Tylorida striata is a species of spider in the family Tetragnathidae. It was first described by Tamerlan Thorell in 1877. The species has a wide distribution across tropical Asia and northern Australia.

==Taxonomy==
T. striata was originally described as Meta striata by Thorell in 1877 based on a female specimen. The species has undergone numerous taxonomic revisions and has accumulated several synonyms over time. Notable synonymizations include Tylorida magniventer (Bösenberg & Strand, 1906), which was synonymized by Tanikawa in 2005, and Sternospina concretipalpis (Schmidt & Krause, 1993), which was synonymized by Dimitrov et al. in 2008.

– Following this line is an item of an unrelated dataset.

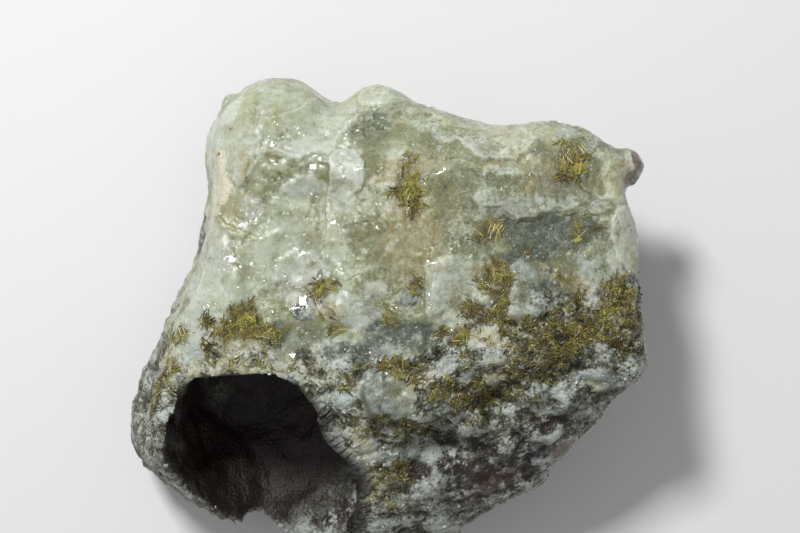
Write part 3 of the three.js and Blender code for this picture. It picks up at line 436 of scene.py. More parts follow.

Most recently, Sankaran et al. (2017) synonymized Tylorida nicobarensis, which had been transferred from the genus Linyphia by Breitling in 2015.

==Distribution==
T. striata has been recorded from the Comoros, India, China, and Southeast Asia extending to northern Australia (Queensland). The species is widely distributed across tropical and subtropical regions of Asia, with records from countries including Japan, Philippines, Malaysia, Indonesia, and various islands in the Indo-Pacific region.

==Description==
T. striata shows sexual dimorphism typical of many orb-weaving spiders. Female specimens range in body length from 3.75 to 4.97 mm. The species can be distinguished from related species by specific morphological features, including the absence of ventral cone-like macrosetae on the male tibiae I and II, metatarsi and tarsi.

The spider displays characteristic body coloration and patterning, with paired tubercles present on the apex of the abdomen. The species constructs typical orb webs and has been observed in various habitats across its range.